TL;DR: For Draughon to be fired for being "a shitty coder" you'd need someone in charge to KNOW that he's a "shitty coder". Very unlikely.
Admin
The hash is over the file name, not contents. It's totally possible that you could have two files (e.g. track01.mp3) with the same name and totally different contents, and those would collide.
Admin
It mentions he had rolling papers in his desk. Circumstantial evidence, yes, but come on, why would you have the paraphernalia at work? So you could roll one when you get to the car where you have the actual weed? That guy's a disaster waiting to happen. Maybe he signed a drug-free workplace agreement, or more likely this was in a right-to-work state.
Captcha: esse esse marlboro officer, I swear man. I love you man.
Admin
While I will not deny that some (okay, many) suffer from SQL injection vulnerabilities, when it concerns just a single field, I would think that even the person who wrote that requirement should have been able to find one of the dozen ways to safely insert internet data into a database.

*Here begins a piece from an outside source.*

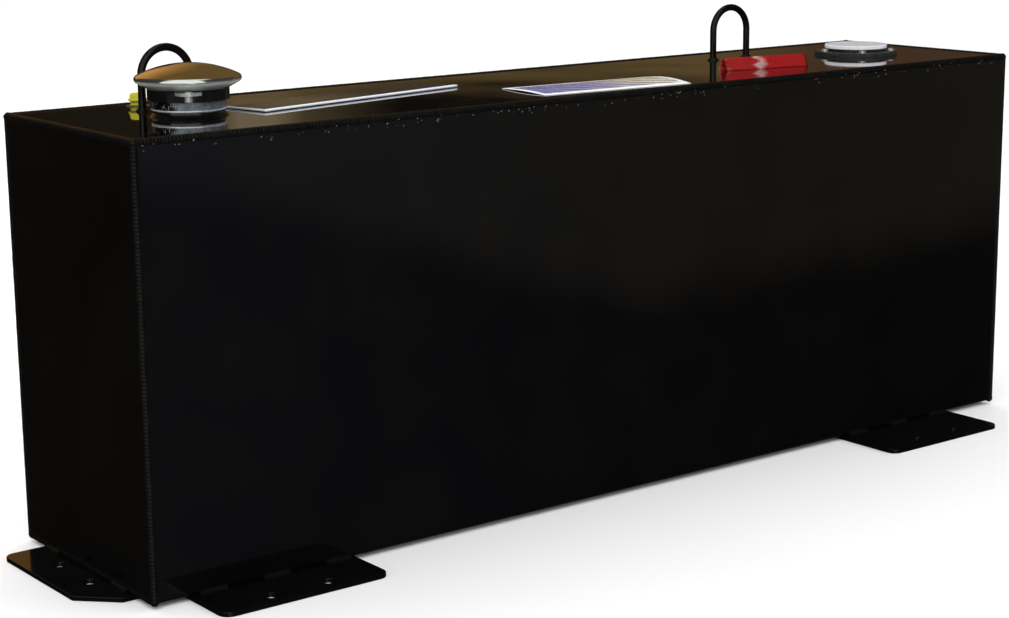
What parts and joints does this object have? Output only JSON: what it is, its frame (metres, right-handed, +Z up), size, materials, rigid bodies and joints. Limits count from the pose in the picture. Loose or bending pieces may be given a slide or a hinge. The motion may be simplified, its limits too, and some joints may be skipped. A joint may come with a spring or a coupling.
{
  "type": "truck bed transfer tank",
  "caption": "Long black steel fuel transfer tank for a truck bed with bolt-down feet, lift eyes, a locking filler cap, a vent plug and a float gauge.",
  "frame": {"origin": "middle of the footprint at the underside of the feet", "axes": "+X along the tank from the filler end to the gauge end, +Y from the front to the back, +Z up"},
  "size_m": [1.316, 0.3566, 0.5193],
  "materials": {
    "black_paint": "gloss enamel over weathered sheet",
    "bare_steel": "mill scale and oil film",
    "zinc_steel": "zinc plated",
    "bright_chrome": "polished",
    "black_plastic": "moulded, glossy",
    "nitrile_rubber": "matt",
    "yellow_plastic": "moulded",
    "white_plastic": "moulded, glossy",
    "clear_plastic": "clear",
    "red_enamel": "satin",
    "cast_alloy": "die cast, dull",
    "brass": "turned",
    "steel_rod": "drawn",
    "float_foam": "closed-cell, matt",
    "card_dark": "laminated, glossy",
    "card_blue": "laminated, glossy",
    "card_red": "satin"
  },
  "bodies": {
    "tank": {"tank_wrap": "black_paint", "tank_end_left": "black_paint", "tank_end_right": "black_paint", "top_plate": "black_paint", "baffle_left": "bare_steel", "baffle_right": "bare_steel", "seam_welds": "black_paint", "foot_front_left": "black_paint", "foot_front_right": "black_paint", "foot_end_left": "black_paint", "foot_end_right": "black_paint", "foot_welds": "black_paint", "neck_tube": "black_paint", "neck_weld": "black_paint", "neck_ring": "zinc_steel", "eye_left": "black_paint", "eye_right": "black_paint", "eye_welds": "black_paint", "vent_bung": "bare_steel", "gauge_pad": "bare_steel", "gauge_gasket": "nitrile_rubber", "gauge_head": "cast_alloy", "gauge_screws": "zinc_steel", "dial_cup": "white_plastic", "dial_face": "white_plastic", "dial_lens": "clear_plastic", "support_tube": "zinc_steel", "pivot_bracket": "zinc_steel", "shaft_bushes": "brass", "arm_pin": "steel_rod", "card_dark": "card_dark", "card_blue": "card_blue", "card_red": "card_red"},
    "cap_plug": {"cap_plug": "black_plastic", "cap_gasket": "nitrile_rubber", "cap_spindle": "zinc_steel", "lock_lug": "zinc_steel", "lock_barrel": "zinc_steel"},
    "cap_dome": {"cap_dome": "bright_chrome"},
    "vent_plug": {"vent_plug": "yellow_plastic"},
    "float_arm": {"arm_gear": "brass", "float_arm": "steel_rod", "float_body": "float_foam"},
    "drive_shaft": {"drive_shaft": "steel_rod", "drive_magnet": "steel_rod", "shaft_pinion": "brass"},
    "pointer": {"pointer": "red_enamel"}
  },
  "joints": [
    {"name": "cap_lift", "type": "slide", "parent": "tank", "child": "cap_plug", "axis": [0, 0, 1], "range_m": [0, 0.08]},
    {"name": "cap_turn", "type": "hinge", "parent": "cap_plug", "child": "cap_dome", "pos_m": [-0.474, 0.0402, 0.48], "axis": [0, 0, 1], "continuous": true},
    {"name": "vent_pull", "type": "slide", "parent": "tank", "child": "vent_plug", "axis": [0, 0, 1], "range_m": [0, 0.04]},
    {"name": "float_swing", "type": "hinge", "parent": "tank", "child": "float_arm", "pos_m": [0.484, 0.0402, 0.2283], "axis": [0, 1, 0], "range_deg": [0, 110]},
    {"name": "shaft_turn", "type": "hinge", "parent": "tank", "child": "drive_shaft", "pos_m": [0.484, 0.0402, 0.2483], "axis": [0, 0, 1], "range_deg": [-275, 0]},
    {"name": "pointer_turn", "type": "hinge", "parent": "tank", "child": "pointer", "pos_m": [0.484, 0.0402, 0.4621], "axis": [0, 0, 1], "range_deg": [-275, 0]}
  ],
  "couplings": [
    {"joint": "shaft_turn", "follows": "float_swing", "ratio": -2.5},
    {"joint": "pointer_turn", "follows": "float_swing", "ratio": -2.5}
  ]
}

Wait, you never talk to your managers? They never ask why maintenance of some modules takes three times as long as work done by the other devs? I mean, it might not go all the way up the chain, but presumable someone was in charge of the development team, would they not find out eventually?Heck, I have a few components that through years of change requests have become somewhat less clear than they could be, and I make sure my boss knows this when he asks for a quote on yet another change: until I get time alloted to clean it up, changes to these modules will take longer than similar changes in the rest of our code-base.